[YOUR TASK] Present the data once more in exactly its original form.

* BEGIN *

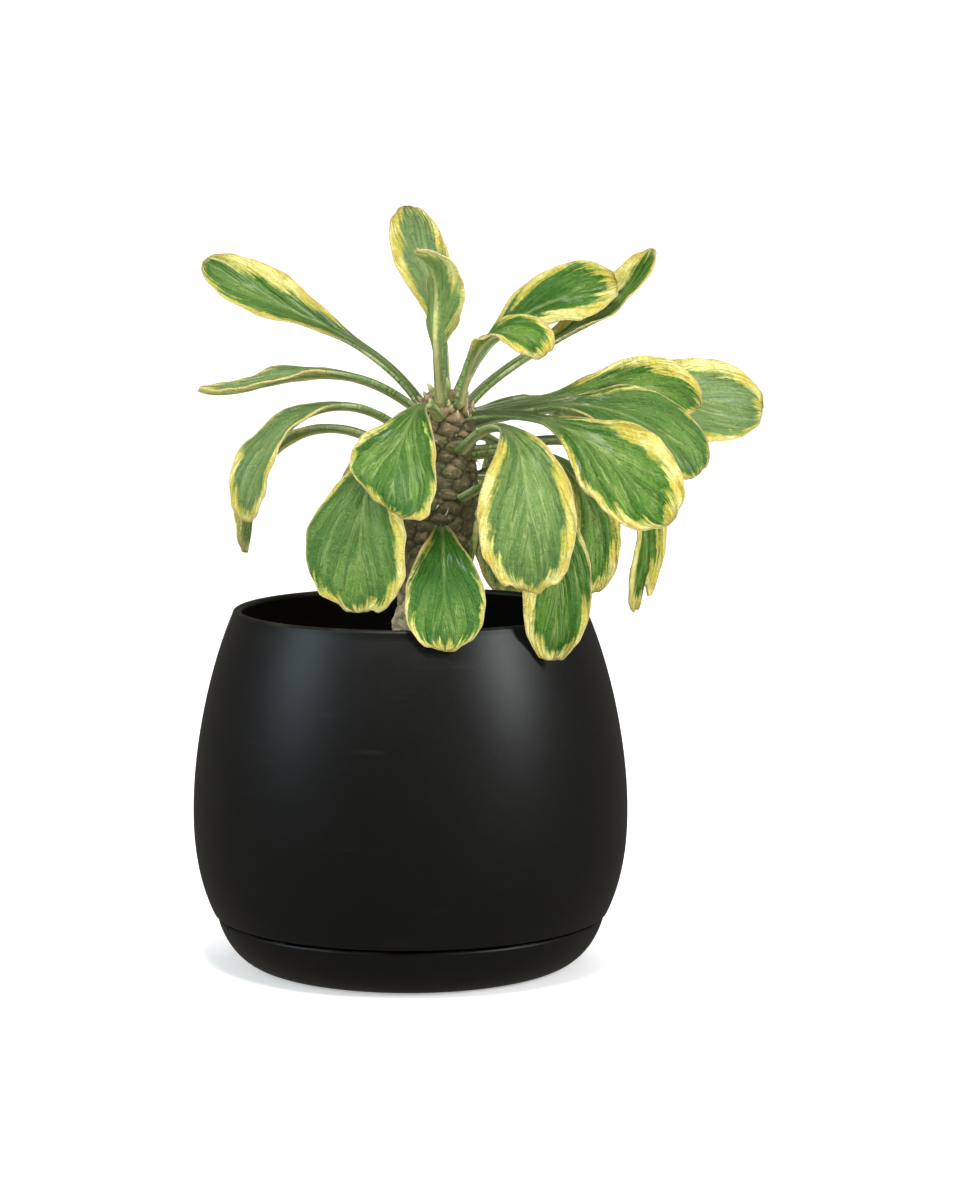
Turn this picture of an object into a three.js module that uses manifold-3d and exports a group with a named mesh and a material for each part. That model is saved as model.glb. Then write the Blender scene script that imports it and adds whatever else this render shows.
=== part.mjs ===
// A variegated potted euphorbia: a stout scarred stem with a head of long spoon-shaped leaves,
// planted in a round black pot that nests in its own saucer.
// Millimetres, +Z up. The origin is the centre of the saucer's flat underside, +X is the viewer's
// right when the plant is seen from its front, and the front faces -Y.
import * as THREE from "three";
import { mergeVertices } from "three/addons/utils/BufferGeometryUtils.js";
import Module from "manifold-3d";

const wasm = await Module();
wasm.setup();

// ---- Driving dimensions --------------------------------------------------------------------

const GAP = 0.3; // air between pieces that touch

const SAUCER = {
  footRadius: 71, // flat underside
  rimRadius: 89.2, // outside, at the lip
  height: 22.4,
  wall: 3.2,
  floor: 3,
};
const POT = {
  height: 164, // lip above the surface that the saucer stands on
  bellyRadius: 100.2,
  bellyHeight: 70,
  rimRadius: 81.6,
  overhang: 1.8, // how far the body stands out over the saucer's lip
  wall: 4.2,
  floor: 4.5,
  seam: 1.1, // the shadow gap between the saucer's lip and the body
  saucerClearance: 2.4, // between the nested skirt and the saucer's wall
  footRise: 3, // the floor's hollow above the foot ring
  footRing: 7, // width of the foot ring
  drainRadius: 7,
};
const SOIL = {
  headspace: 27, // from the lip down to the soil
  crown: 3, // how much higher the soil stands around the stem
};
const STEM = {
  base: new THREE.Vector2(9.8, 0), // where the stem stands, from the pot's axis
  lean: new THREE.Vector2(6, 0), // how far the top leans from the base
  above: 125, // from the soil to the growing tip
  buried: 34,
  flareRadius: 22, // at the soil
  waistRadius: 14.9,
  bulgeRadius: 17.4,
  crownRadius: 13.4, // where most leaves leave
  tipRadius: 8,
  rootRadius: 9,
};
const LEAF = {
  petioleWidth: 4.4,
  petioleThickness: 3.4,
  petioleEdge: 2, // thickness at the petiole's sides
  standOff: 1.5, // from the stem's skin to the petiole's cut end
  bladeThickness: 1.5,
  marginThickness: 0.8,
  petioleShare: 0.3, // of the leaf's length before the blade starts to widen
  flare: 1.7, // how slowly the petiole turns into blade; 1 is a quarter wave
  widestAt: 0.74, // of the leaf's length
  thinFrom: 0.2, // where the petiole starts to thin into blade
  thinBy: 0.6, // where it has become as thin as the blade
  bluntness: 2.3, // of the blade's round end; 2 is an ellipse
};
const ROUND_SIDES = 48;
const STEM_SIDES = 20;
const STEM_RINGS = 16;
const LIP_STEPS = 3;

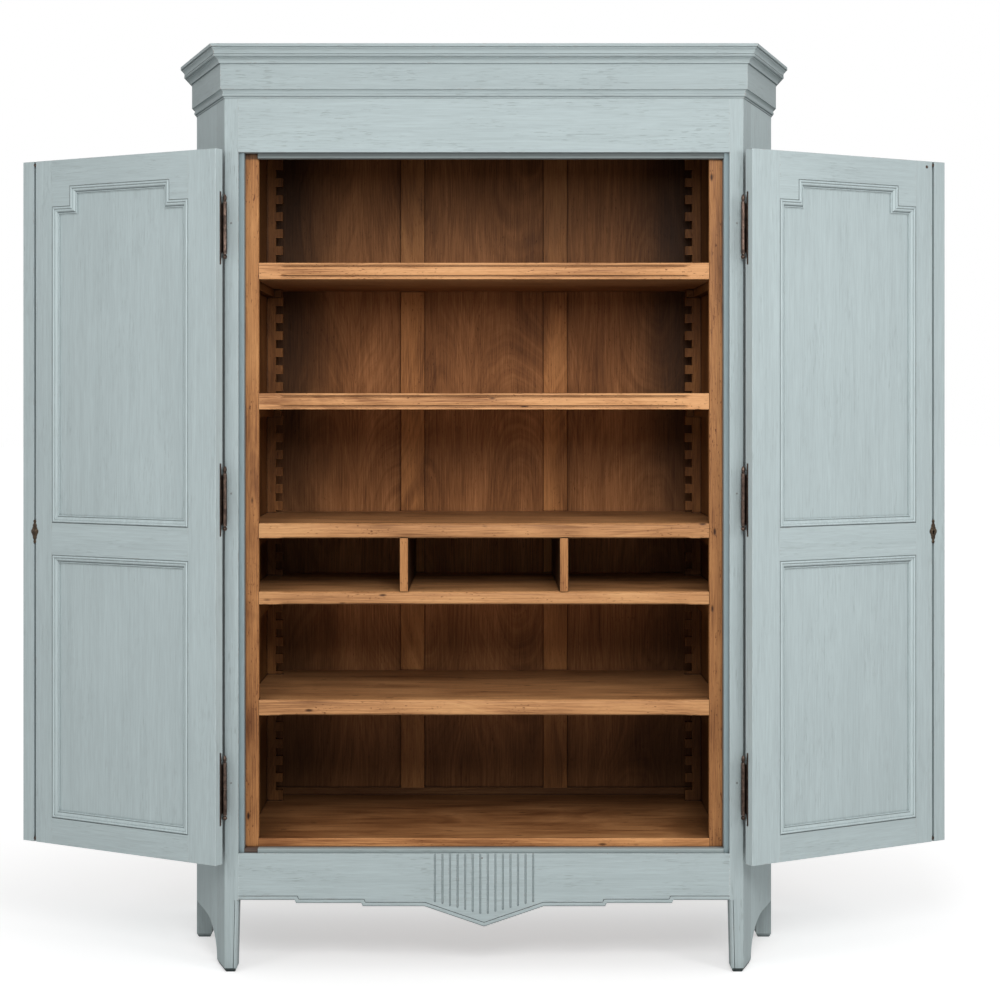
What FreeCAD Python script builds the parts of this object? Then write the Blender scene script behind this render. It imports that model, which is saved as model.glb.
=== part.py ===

* END *

[THE COMPLETED TASK]
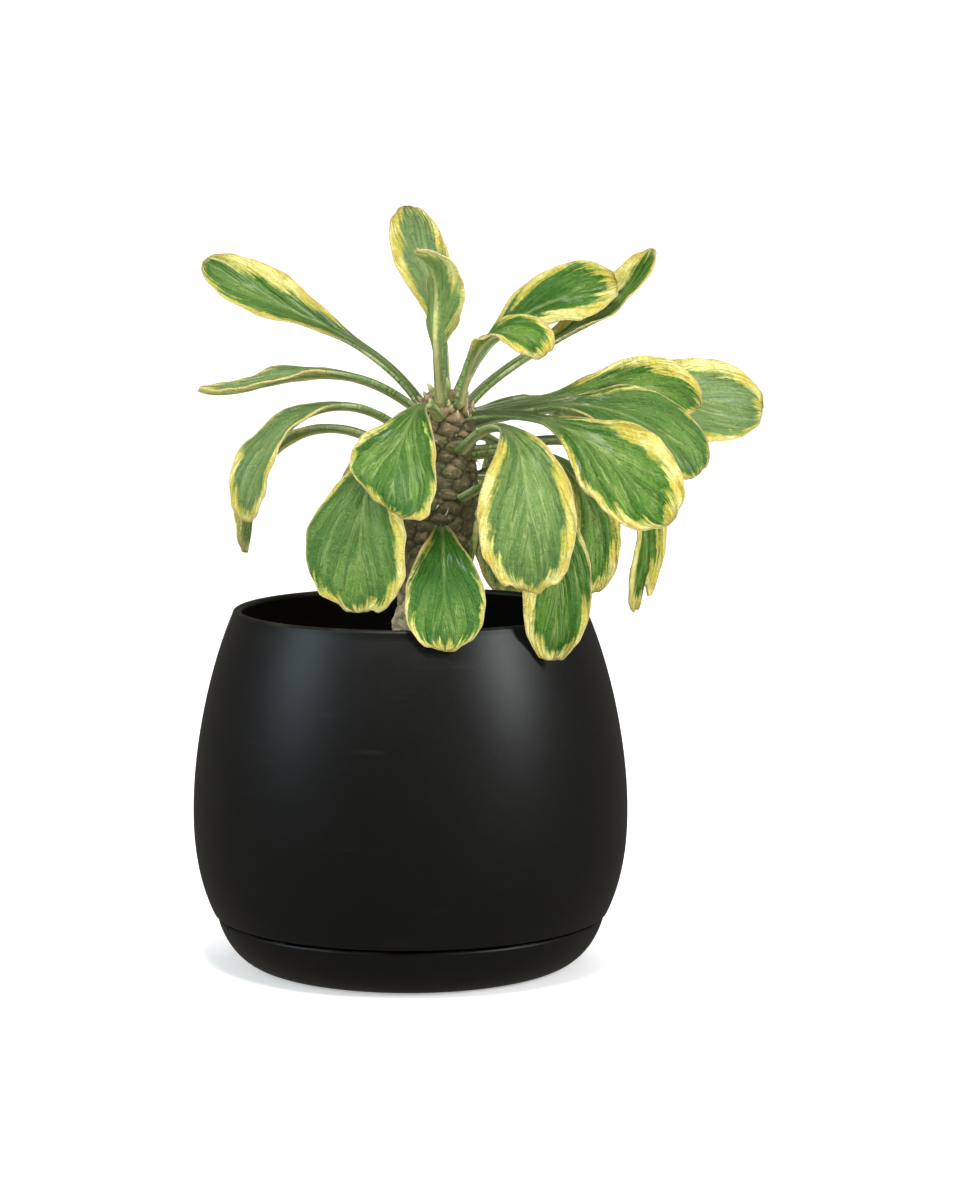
Turn this picture of an object into a three.js module that uses manifold-3d and exports a group with a named mesh and a material for each part. That model is saved as model.glb. Then write the Blender scene script that imports it and adds whatever else this render shows.
=== part.mjs ===
// A variegated potted euphorbia: a stout scarred stem with a head of long spoon-shaped leaves,
// planted in a round black pot that nests in its own saucer.
// Millimetres, +Z up. The origin is the centre of the saucer's flat underside, +X is the viewer's
// right when the plant is seen from its front, and the front faces -Y.
import * as THREE from "three";
import { mergeVertices } from "three/addons/utils/BufferGeometryUtils.js";
import Module from "manifold-3d";

const wasm = await Module();
wasm.setup();

// ---- Driving dimensions --------------------------------------------------------------------

const GAP = 0.3; // air between pieces that touch

const SAUCER = {
  footRadius: 71, // flat underside
  rimRadius: 89.2, // outside, at the lip
  height: 22.4,
  wall: 3.2,
  floor: 3,
};
const POT = {
  height: 164, // lip above the surface that the saucer stands on
  bellyRadius: 100.2,
  bellyHeight: 70,
  rimRadius: 81.6,
  overhang: 1.8, // how far the body stands out over the saucer's lip
  wall: 4.2,
  floor: 4.5,
  seam: 1.1, // the shadow gap between the saucer's lip and the body
  saucerClearance: 2.4, // between the nested skirt and the saucer's wall
  footRise: 3, // the floor's hollow above the foot ring
  footRing: 7, // width of the foot ring
  drainRadius: 7,
};
const SOIL = {
  headspace: 27, // from the lip down to the soil
  crown: 3, // how much higher the soil stands around the stem
};
const STEM = {
  base: new THREE.Vector2(9.8, 0), // where the stem stands, from the pot's axis
  lean: new THREE.Vector2(6, 0), // how far the top leans from the base
  above: 125, // from the soil to the growing tip
  buried: 34,
  flareRadius: 22, // at the soil
  waistRadius: 14.9,
  bulgeRadius: 17.4,
  crownRadius: 13.4, // where most leaves leave
  tipRadius: 8,
  rootRadius: 9,
};
const LEAF = {
  petioleWidth: 4.4,
  petioleThickness: 3.4,
  petioleEdge: 2, // thickness at the petiole's sides
  standOff: 1.5, // from the stem's skin to the petiole's cut end
  bladeThickness: 1.5,
  marginThickness: 0.8,
  petioleShare: 0.3, // of the leaf's length before the blade starts to widen
  flare: 1.7, // how slowly the petiole turns into blade; 1 is a quarter wave
  widestAt: 0.74, // of the leaf's length
  thinFrom: 0.2, // where the petiole starts to thin into blade
  thinBy: 0.6, // where it has become as thin as the blade
  bluntness: 2.3, // of the blade's round end; 2 is an ellipse
};
const ROUND_SIDES = 48;
const STEM_SIDES = 20;
const STEM_RINGS = 16;
const LIP_STEPS = 3;

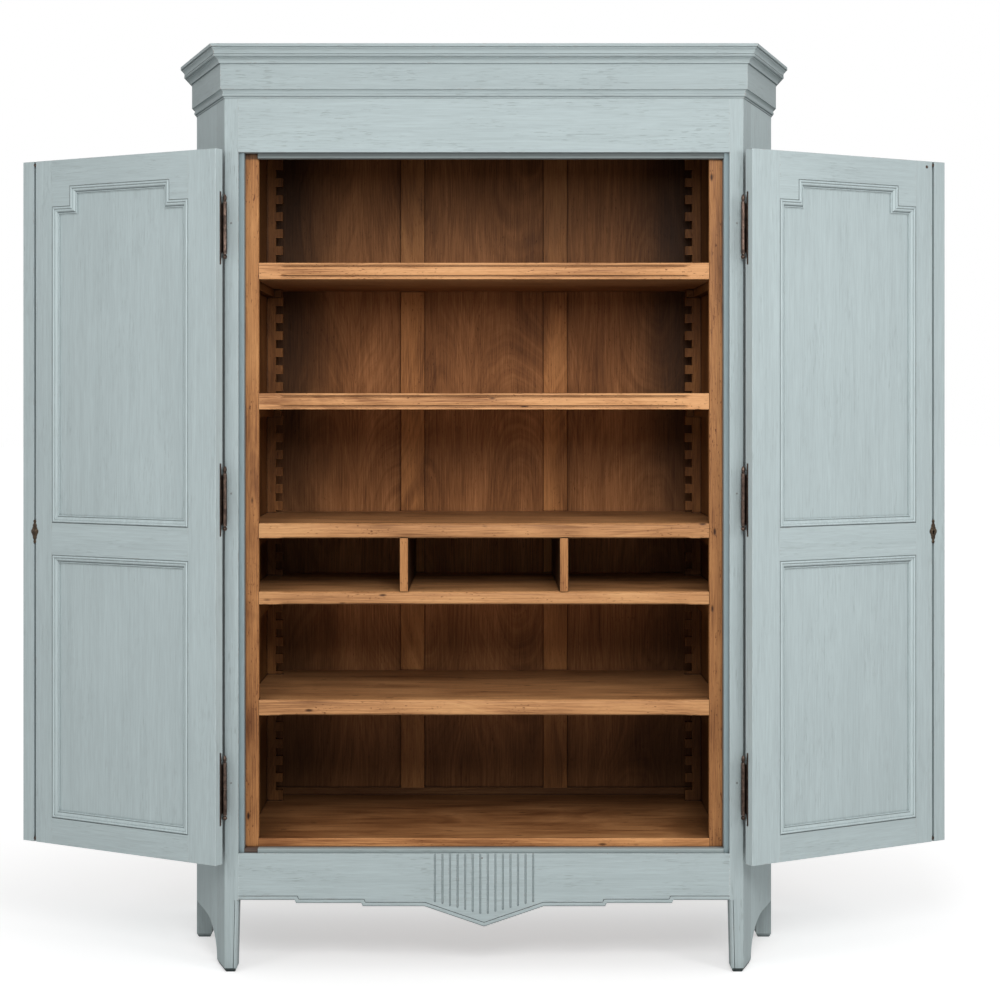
What FreeCAD Python script builds the parts of this object? Then write the Blender scene script behind this render. It imports that model, which is saved as model.glb.
=== part.py ===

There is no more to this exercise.